◆ Challenge
Give again, word for word, each line from the top of the listing through the line that holds "return mask.outputs[0]".
— Start Stored data —
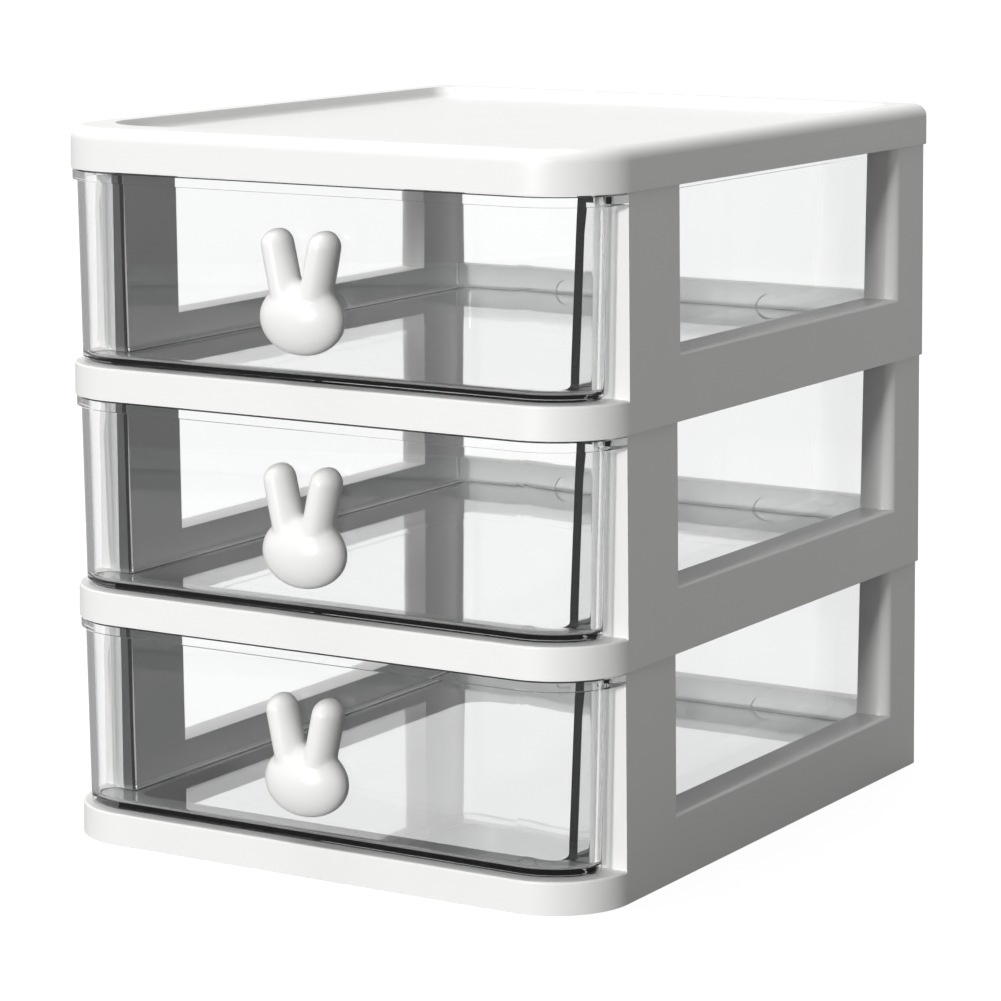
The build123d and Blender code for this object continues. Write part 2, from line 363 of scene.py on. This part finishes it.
# Floor and light: a white sheet under the unit, a low lamp from the front, a broad one overhead,
# and an even dim light from all round. Seen directly or through clear plastic, the sheet and the
# surround are white, and what mirrors the sheet shows it darker.
floor_size = 12
floor_roughness = 0.95
floor_white = 0.88
floor_mirrored = 0.16
floor_seen_tone = (0.24, 0.24, 0.24, 1.0)
floor_bounce_tone = (0.25, 0.25, 0.25, 1.0)
even_light = 0.265
pure_white = (1.0, 1.0, 1.0, 1.0)


def seen_mask(tree):
    """1 for what the lens, gloss and clear plastic show, 0 for light that has scattered."""
    ray = add_node(tree, "ShaderNodeLightPath")
    gloss = add_node(tree, "ShaderNodeMath", operation="MAXIMUM")
    through = add_node(tree, "ShaderNodeMath", operation="MAXIMUM")
    early = add_node(tree, "ShaderNodeMath", {1: 0.5}, operation="LESS_THAN")
    mask = add_node(tree, "ShaderNodeMath", operation="MULTIPLY")
    join(tree, (ray.outputs["Is Camera Ray"], gloss.inputs[0]),
         (ray.outputs["Is Glossy Ray"], gloss.inputs[1]),
         (gloss.outputs[0], through.inputs[0]),
         (ray.outputs["Is Transmission Ray"], through.inputs[1]),
         (ray.outputs["Diffuse Depth"], early.inputs[0]),
         (through.outputs[0], mask.inputs[0]),
         (early.outputs[0], mask.inputs[1]))
    return mask.outputs[0]


bpy.ops.object.select_all(action="DESELECT")
bpy.ops.mesh.primitive_plane_add(size=floor_size, location=(0, 0, 0))
floor = bpy.context.object
floor.name = "white_sheet"
paper = bpy.data.materials.new("white_paper")
paper.use_nodes = True
tree = paper.node_tree
shader = tree.nodes["Principled BSDF"]
shader.inputs["Roughness"].default_value = floor_roughness
shader.inputs["Specular IOR Level"].default_value = 0.0
shader.inputs["Emission Color"].default_value = pure_white
mask = seen_mask(tree)
tone = add_node(tree, "ShaderNodeMix", {6: floor_bounce_tone, 7: floor_seen_tone},
                data_type="RGBA")
ray = add_node(tree, "ShaderNodeLightPath")
mirrored = add_node(tree, "ShaderNodeMath", {1: 0.5}, operation="GREATER_THAN")
glow_choice = add_node(tree, "ShaderNodeMix", {2: floor_white, 3: floor_mirrored},
                       data_type="FLOAT")
glow = add_node(tree, "ShaderNodeMath", operation="MULTIPLY")
join(tree, (mask, tone.inputs[0]), (tone.outputs[2], shader.inputs["Base Color"]),
     (ray.outputs["Glossy Depth"], mirrored.inputs[0]),
     (mirrored.outputs[0], glow_choice.inputs[0]),
     (glow_choice.outputs[0], glow.inputs[0]),
     (mask, glow.inputs[1]), (glow.outputs[0], shader.inputs["Emission Strength"]))
floor.data.materials.append(paper)

surround = bpy.data.worlds.new("white_surround")
bpy.context.scene.world = surround
surround.use_nodes = True
tree = surround.node_tree
dim = tree.nodes["Background"]
dim.inputs["Color"].default_value = pure_white
dim.inputs["Strength"].default_value = even_light
bright = add_node(tree, "ShaderNodeBackground", {"Color": pure_white, "Strength": 1.0})
blend = add_node(tree, "ShaderNodeMixShader")
join(tree, (seen_mask(tree), blend.inputs["Fac"]), (dim.outputs[0], blend.inputs[1]),
     (bright.outputs[0], blend.inputs[2]),
     (blend.outputs[0], tree.nodes["World Output"].inputs["Surface"]))


def add_lamp(name, azimuth, height, energy, spread):
    """A distant lamp, its angles in degrees: right of the front, above the floor, and across."""
    data = bpy.data.lights.new(name, "SUN")
    data.energy = energy
    data.angle = math.radians(spread)
    lamp = bpy.data.objects.new(name, data)
    right, up = math.radians(azimuth), math.radians(height)
    lamp.location = (math.sin(right) * math.cos(up), -math.cos(right) * math.cos(up),
                     math.sin(up))
    lamp.rotation_euler = (-lamp.location).to_track_quat("-Z", "Y").to_euler()
    bpy.context.scene.collection.objects.link(lamp)


add_lamp("front_lamp", azimuth=0.8, height=11.0, energy=2.45, spread=6.0)
add_lamp("top_lamp", azimuth=250.0, height=74.0, energy=1.75, spread=40.0)

bpy.context.scene.view_settings.view_transform = "Standard"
— End Stored data —
◆ Result for this task
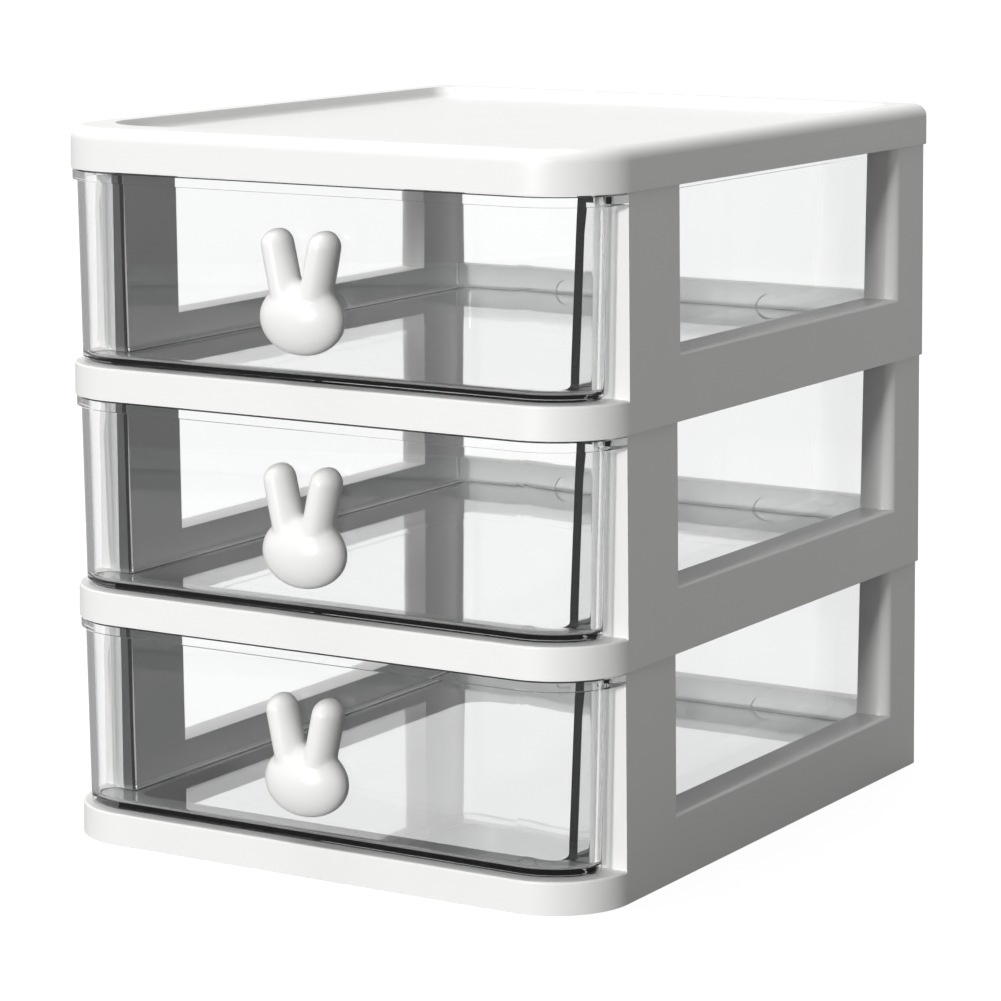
The build123d and Blender code for this object continues. Write part 2, from line 363 of scene.py on. This part finishes it.
# Floor and light: a white sheet under the unit, a low lamp from the front, a broad one overhead,
# and an even dim light from all round. Seen directly or through clear plastic, the sheet and the
# surround are white, and what mirrors the sheet shows it darker.
floor_size = 12
floor_roughness = 0.95
floor_white = 0.88
floor_mirrored = 0.16
floor_seen_tone = (0.24, 0.24, 0.24, 1.0)
floor_bounce_tone = (0.25, 0.25, 0.25, 1.0)
even_light = 0.265
pure_white = (1.0, 1.0, 1.0, 1.0)


def seen_mask(tree):
    """1 for what the lens, gloss and clear plastic show, 0 for light that has scattered."""
    ray = add_node(tree, "ShaderNodeLightPath")
    gloss = add_node(tree, "ShaderNodeMath", operation="MAXIMUM")
    through = add_node(tree, "ShaderNodeMath", operation="MAXIMUM")
    early = add_node(tree, "ShaderNodeMath", {1: 0.5}, operation="LESS_THAN")
    mask = add_node(tree, "ShaderNodeMath", operation="MULTIPLY")
    join(tree, (ray.outputs["Is Camera Ray"], gloss.inputs[0]),
         (ray.outputs["Is Glossy Ray"], gloss.inputs[1]),
         (gloss.outputs[0], through.inputs[0]),
         (ray.outputs["Is Transmission Ray"], through.inputs[1]),
         (ray.outputs["Diffuse Depth"], early.inputs[0]),
         (through.outputs[0], mask.inputs[0]),
         (early.outputs[0], mask.inputs[1]))
    return mask.outputs[0]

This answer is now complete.